As the spring 2022 home sales season begins, some numbers show the housing market might finally be cooling after more than a year of frenzied sales, though it could be a slow fade.
The share of markets with double-digit percentage growth rates fell from 78% to 67% in the fourth quarter of 2021. More than 90% of metro markets had double-digit increases as recently as the 2021's Q2.
Demand remains is still high, and prices are still rising. After cooling off ever so slightly toward the end of last year, home price gains reaccelerated in January. Demand appears to be outweighing rising mortgage rates, which would usually take some of the heat out of housing. The median existing single-family home price hit a record $362,600 in January. Home sellers realized record profits.
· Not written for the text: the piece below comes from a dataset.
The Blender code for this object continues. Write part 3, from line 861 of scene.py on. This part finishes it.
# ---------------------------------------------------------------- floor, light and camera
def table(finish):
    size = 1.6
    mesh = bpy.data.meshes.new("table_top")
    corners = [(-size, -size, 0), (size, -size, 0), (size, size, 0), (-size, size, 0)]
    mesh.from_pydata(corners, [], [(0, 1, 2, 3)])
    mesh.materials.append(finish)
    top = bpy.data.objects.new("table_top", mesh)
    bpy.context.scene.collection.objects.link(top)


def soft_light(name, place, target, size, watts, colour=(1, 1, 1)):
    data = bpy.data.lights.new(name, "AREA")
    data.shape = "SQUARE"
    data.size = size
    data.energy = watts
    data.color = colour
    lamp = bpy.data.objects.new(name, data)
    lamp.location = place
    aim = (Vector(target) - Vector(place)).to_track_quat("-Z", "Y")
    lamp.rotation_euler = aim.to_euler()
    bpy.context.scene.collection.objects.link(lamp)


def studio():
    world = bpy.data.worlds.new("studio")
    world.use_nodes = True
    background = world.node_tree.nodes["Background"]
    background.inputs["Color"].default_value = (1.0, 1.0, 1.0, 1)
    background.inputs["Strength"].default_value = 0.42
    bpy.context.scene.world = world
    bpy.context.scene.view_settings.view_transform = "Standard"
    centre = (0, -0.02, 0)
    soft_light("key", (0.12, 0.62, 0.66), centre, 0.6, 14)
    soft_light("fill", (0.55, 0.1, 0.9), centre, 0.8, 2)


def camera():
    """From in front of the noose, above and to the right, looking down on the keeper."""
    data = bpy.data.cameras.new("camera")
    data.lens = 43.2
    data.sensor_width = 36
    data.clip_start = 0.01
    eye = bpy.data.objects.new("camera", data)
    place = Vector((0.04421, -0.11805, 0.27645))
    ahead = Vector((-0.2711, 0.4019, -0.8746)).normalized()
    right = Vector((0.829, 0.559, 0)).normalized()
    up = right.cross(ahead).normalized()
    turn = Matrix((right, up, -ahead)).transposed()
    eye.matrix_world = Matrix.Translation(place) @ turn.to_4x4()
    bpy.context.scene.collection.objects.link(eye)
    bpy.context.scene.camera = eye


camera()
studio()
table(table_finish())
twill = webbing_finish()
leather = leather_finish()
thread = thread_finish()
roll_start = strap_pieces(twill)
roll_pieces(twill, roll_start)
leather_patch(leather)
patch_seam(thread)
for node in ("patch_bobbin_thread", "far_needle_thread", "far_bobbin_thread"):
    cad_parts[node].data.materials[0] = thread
On the other hand, pending home sales, which measure signed contracts on existing homes, have fallen for four straight months, according to the National Association of Realtors.
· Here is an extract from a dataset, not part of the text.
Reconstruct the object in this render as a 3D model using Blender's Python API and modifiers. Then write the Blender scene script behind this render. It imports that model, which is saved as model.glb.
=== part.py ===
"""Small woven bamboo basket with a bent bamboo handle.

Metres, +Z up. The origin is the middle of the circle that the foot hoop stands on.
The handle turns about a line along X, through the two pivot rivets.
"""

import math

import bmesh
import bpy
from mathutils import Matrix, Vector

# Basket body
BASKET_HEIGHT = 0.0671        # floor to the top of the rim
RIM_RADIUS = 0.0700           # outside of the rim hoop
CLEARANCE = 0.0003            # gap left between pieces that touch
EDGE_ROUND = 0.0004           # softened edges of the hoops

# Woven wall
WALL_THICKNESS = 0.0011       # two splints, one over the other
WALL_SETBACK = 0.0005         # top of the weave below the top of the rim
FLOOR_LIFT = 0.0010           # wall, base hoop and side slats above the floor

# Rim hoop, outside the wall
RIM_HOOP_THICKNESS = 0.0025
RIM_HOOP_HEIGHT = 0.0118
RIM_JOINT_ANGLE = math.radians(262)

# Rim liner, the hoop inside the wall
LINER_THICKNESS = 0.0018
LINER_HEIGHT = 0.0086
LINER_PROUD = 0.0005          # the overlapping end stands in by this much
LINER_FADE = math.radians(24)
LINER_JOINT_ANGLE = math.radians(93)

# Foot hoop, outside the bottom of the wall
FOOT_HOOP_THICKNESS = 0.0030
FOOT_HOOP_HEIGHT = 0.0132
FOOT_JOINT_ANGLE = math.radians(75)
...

While the small number of homes-for-sale will keep upward pressure on prices, most analysts see noticeable adjustments in the months ahead.
In recent months, and particularly in mid-March, mortgage rates shot up again. This after the Federal Reserve increased its baseline interest rates and began winnowing down its bond-buying activities to cool runaway inflation. The Fed has also signaled its intent to raise rates six more times in 2022.
If mortgage rates follow as anticipated, it would be an additional wet blanket for buyers already tiring from high prices. At that point, analysts believe the tide may turn. Sellers may have to begin to moderate prices even further to coax buyers back.
As the market balances, it could bring inventory to a healthier level. Existing home listings have been anemic the last five years, usually running below three months’ supply (six months’ supply is considered healthy). Record-low inventory has been worsened by supply chain disruptions and labor shortages.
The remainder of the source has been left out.